Notice to Terminate Any Periodic Lease of a Year or More – If ALL tenants have lived there longer than a year, the landlord is required to give 60 days notice. (handbook)
Notice to Terminate a Periodic Lease – Month-to-Month: Landlord is required to give 30 days notice. Tenant is required to give 30 days notice. (Civ. Code §§ 1946)
Notice to Terminate a Periodic Lease – Week-to-week: Landlord is required to give 30 days notice. Tenant is required to give seven days notice. (handbook)
Notice to Terminate Lease due to Sale of Property: 30 days notice if ALL of the following are true: (Civ. Code §§ 1946.1) (handbook)
The landlord has contracted to sell the rental unit to another person who intends to occupy it for at least a year after the tenancy ends.
The landlord must have opened escrow with a licensed escrow agent or real estate broker, and
The landlord must have given 30-day notice no later than 120 days after opening escrow, and
The landlord must not previously have given you a 30-day or 60-day notice, and
The rental unit must be one that can be sold separately from any other dwelling unit. (For example, a house or a condominium can be sold separately from another dwelling unit.)
Notice of date/time of Move-Out Inspection: 48 hours (Civ. Code §§ 1950.5(f))
Eviction Notice for Nonpayment: Three days (Civ. Procedure Code §§ 1161(2))
Eviction Notice for Lease Violation: Three days to remedy lease violation or landlord can file eviction (Civ. Procedure Code §§ 1161(3)). Landlord can also terminate the lease for subletting without permission or illegal activity on the premise. (Civ. Procedure Code §§ 1161(4))
Required Notice before Entry: 24 hours (Civ. Code §§ 1954a)
Entry Allowed with Notice for Maintenance and Repairs (non-emergency): 24 hours (Civ. Code §§ 1954a)
Emergency Entry Allowed without Notice: Yes (Civ. Code §§ 1954b)
Entry Allowed During Tenant’s Extended Absence: No (Civ. Code §§ 1954)
Notice to Tenants for Pesticide Use: No Statute
Lockouts Allowed: No (Civ. Code §§ 789.3b(1))
Utility Shut-offs Allowed: No (Civ. Code §§ 789.3a)
Disclosures and Miscellaneous Notes:

Landlord Must Accept First Qualified Applicant – The 2012 Fair Housing Handbook of California says on page 24, “The landlord should take the time to check out the information and make a selection based on the first qualified applicant(s),” although there is no statute to support this. It’s recommended but not law.
Copy of Lease: Provide a copy of the rental agreement or lease to the tenant within 15 days of its execution by the tenant. (Civ. Code §§ 1962(4))
Utilities: Landlord must disclose if utilities that service tenant’s unit also service other areas (such as common foyers), and disclose the manner in which costs will be fairly divided up. (Civ. Code §§ 1940.9) Landlord must also provide a formula for dividing up utilities when utilities are split among multiple tenants.

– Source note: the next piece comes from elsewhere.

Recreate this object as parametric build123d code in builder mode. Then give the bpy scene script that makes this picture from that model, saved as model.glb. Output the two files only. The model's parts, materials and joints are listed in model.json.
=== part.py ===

San Francisco Utilities: Landlords must provide heat that can maintain a room temperature of 68 degrees. This level of heat must be provided for at least 13 hours, specifically from 5-11 AM and 3-10 PM.
Move-In Condition: Landlord is not required to provide a Move-In Condition Checklist for the Tenants to complete. However, it is recommended and extremely helpful should you ever go to court over physical damages to the dwelling.

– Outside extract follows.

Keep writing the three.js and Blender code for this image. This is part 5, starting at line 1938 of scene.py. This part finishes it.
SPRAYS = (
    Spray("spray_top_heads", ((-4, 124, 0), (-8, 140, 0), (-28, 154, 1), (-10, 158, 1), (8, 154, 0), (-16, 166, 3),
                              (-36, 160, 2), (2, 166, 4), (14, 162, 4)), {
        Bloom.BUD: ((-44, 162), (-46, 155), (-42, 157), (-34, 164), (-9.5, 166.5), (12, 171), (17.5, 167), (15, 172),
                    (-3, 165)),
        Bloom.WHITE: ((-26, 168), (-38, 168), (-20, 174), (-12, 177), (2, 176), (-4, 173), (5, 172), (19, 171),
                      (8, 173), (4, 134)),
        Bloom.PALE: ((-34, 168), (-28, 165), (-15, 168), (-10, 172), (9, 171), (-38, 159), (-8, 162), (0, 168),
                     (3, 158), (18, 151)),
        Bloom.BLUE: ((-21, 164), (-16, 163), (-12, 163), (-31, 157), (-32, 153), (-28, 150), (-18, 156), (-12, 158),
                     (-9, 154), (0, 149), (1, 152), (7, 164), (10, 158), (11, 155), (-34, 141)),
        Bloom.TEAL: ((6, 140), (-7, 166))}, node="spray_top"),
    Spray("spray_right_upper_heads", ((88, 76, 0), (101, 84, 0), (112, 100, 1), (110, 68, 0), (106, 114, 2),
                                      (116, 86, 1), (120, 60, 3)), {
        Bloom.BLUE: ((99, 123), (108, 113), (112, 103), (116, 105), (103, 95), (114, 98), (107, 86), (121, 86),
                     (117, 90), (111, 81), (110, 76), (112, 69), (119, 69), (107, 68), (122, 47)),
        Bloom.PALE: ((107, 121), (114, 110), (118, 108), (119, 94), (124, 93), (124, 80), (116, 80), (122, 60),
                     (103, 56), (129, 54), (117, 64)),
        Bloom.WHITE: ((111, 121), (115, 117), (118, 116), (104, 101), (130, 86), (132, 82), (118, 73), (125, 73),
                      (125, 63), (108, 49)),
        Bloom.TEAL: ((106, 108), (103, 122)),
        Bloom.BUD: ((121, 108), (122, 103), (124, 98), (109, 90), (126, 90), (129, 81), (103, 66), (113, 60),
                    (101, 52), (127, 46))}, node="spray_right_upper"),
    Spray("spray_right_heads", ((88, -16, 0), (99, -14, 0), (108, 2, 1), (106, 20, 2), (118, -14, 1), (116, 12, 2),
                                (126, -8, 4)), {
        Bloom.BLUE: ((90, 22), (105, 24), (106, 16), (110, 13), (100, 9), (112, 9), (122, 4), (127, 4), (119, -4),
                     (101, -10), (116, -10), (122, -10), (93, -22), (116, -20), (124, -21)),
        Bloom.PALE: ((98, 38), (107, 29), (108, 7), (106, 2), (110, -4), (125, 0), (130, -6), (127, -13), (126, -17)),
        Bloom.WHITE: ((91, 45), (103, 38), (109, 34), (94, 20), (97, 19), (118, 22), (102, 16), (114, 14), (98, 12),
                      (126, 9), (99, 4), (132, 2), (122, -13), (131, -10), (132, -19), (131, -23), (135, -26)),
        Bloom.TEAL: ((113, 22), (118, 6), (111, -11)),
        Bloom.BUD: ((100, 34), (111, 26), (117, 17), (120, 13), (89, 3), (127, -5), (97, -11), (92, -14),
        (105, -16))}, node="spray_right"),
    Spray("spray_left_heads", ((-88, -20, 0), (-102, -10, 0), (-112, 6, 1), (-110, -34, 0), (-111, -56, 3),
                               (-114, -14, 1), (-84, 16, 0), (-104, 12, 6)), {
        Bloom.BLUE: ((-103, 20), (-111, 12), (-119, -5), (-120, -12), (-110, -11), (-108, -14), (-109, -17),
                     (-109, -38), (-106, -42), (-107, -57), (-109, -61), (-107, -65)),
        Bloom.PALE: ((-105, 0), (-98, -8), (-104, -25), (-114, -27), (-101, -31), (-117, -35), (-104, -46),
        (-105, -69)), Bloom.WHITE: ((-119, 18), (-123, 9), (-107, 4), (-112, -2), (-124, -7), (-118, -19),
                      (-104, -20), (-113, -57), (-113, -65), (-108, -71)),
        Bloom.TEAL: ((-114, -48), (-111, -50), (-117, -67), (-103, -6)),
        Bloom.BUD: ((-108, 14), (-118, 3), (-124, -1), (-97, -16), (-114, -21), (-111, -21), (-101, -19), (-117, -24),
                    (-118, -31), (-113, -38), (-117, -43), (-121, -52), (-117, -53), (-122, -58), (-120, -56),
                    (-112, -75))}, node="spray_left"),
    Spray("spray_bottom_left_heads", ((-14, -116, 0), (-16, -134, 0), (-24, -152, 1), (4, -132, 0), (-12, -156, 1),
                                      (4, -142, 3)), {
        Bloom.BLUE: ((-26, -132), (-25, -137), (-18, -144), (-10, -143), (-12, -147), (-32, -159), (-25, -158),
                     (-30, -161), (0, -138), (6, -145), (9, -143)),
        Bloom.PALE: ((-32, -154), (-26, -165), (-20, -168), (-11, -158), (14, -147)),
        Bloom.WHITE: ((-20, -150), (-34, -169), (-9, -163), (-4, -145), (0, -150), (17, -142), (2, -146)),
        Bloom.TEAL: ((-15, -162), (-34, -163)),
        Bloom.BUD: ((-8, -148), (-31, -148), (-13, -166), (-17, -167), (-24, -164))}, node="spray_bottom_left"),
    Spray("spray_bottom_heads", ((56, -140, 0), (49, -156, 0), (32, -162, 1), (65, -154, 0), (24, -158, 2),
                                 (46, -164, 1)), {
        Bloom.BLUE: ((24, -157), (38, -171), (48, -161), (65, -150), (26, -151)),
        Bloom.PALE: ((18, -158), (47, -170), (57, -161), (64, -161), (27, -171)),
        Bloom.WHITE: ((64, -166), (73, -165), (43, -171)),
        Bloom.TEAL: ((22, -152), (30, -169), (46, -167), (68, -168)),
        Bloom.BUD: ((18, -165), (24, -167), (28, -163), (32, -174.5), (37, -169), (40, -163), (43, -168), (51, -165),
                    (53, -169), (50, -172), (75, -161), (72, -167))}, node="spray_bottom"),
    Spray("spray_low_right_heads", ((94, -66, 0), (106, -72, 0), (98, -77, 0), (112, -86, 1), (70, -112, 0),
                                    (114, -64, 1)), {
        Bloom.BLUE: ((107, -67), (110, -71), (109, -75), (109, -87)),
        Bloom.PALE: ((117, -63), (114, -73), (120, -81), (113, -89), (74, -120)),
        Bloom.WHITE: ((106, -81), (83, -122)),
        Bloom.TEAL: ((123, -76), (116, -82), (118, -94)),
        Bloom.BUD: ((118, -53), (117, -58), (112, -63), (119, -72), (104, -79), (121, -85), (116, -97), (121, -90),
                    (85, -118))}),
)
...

Mold: Landlord must disclose, prior to lease signing, knowledge of any mold in the dwelling that exceeds safety limits or poses a health concern. Landlord must distribute a State Department of Health Services consumer handbook. (Health & Safety Code §§ 26147)
Demolishment: If a landlord or agent has applied for a permit to demolish a rental unit, the landlord must provide written notice to prospective tenants before accepting any money. (Civ. Code §§ 1940.6)
Ordinances: Landlord must disclose the locations of former ordinances in the neighborhood. (Civ. Code §§ 1940.7)
Sexual Offenders: Landlords are required to include the following language in the lease:
“Notice: Pursuant to Section 290.46 of the Penal Code, information about specified registered sex offenders is made available to the public via an Internet Web site maintained by the Department of Justice at http://www.meganslaw.ca.gov. Depending on an offender’s criminal history, this information will include either the address at which the offender resides or the community of residence and zip code in which he or she resides.” (Civ. Code §§ 2079.10a)
Pests Disclosures: At lease signing, Landlord must disclose any pests control contracts or disclosures received by pest control companies. If the premise is being treated for pests, landlord must disclose the pesticides used and their active ingredients, and any warnings associated with them. (Civ. Code §§ 1940.8, and Business and Professional Code §§ 8538)
Smoking: If the landlord limits or prohibits smoking, landlord must include a clause that specifies the areas on or in the premise where smoking is prohibited. (Civ. Code §§ 1947.5)
Proof of Domestic Violence Status: Landlord is entitled to proof/documentation of domestic violence status of the tenant if the tenant claims they are a victim. (Civ. Code §§ 1941.5, 1941.6, 1941.7)
Locks: Landlords must change the locks if requested by a domestic violence victim and proof of court order is given. (Civ. Code §§ 1941.5 and 1941.6)
Special Treatment: A victim may terminate a lease with 30 days notice and proof of victim status. (Civ. Code §§ 1941.7) A landlord cannot end or refuse to renew a tenancy based upon the fact that tenant or a member of tenant’s household is a victim of a documented act of domestic violence, sexual assault, or stalking. (Civ. Procedure Code §§ 1161.3)
Abandoned Property: The rules are lengthy and specific, please read Civ. Code §§ 1965, 1980 to 1991.
Retaliation: Landlord must not terminate or refuse to renew a lease to a tenant who has filed an official complaint to a Government Authority, been involved in a tenant’s organization, or exercised a legal right. Courts will assume “retaliation” by landlord if negative action is taken on the tenant within 180 days (six months) after any of the prior tenant actions. (Civ. Code §§ 1942.5) It will also be considered retaliation if the landlord acts negatively within six months after any of the following:
Using the repair and deduct remedy, or telling the landlord that the tenant will use the repair and deduct remedy.
Complaining about the condition of the rental unit to the landlord, or to an appropriate public agency after giving the landlord notice.
Filing a lawsuit or beginning arbitration based on the condition of the rental unit.
Causing an appropriate public agency to inspect the rental unit or to issue a citation to the landlord.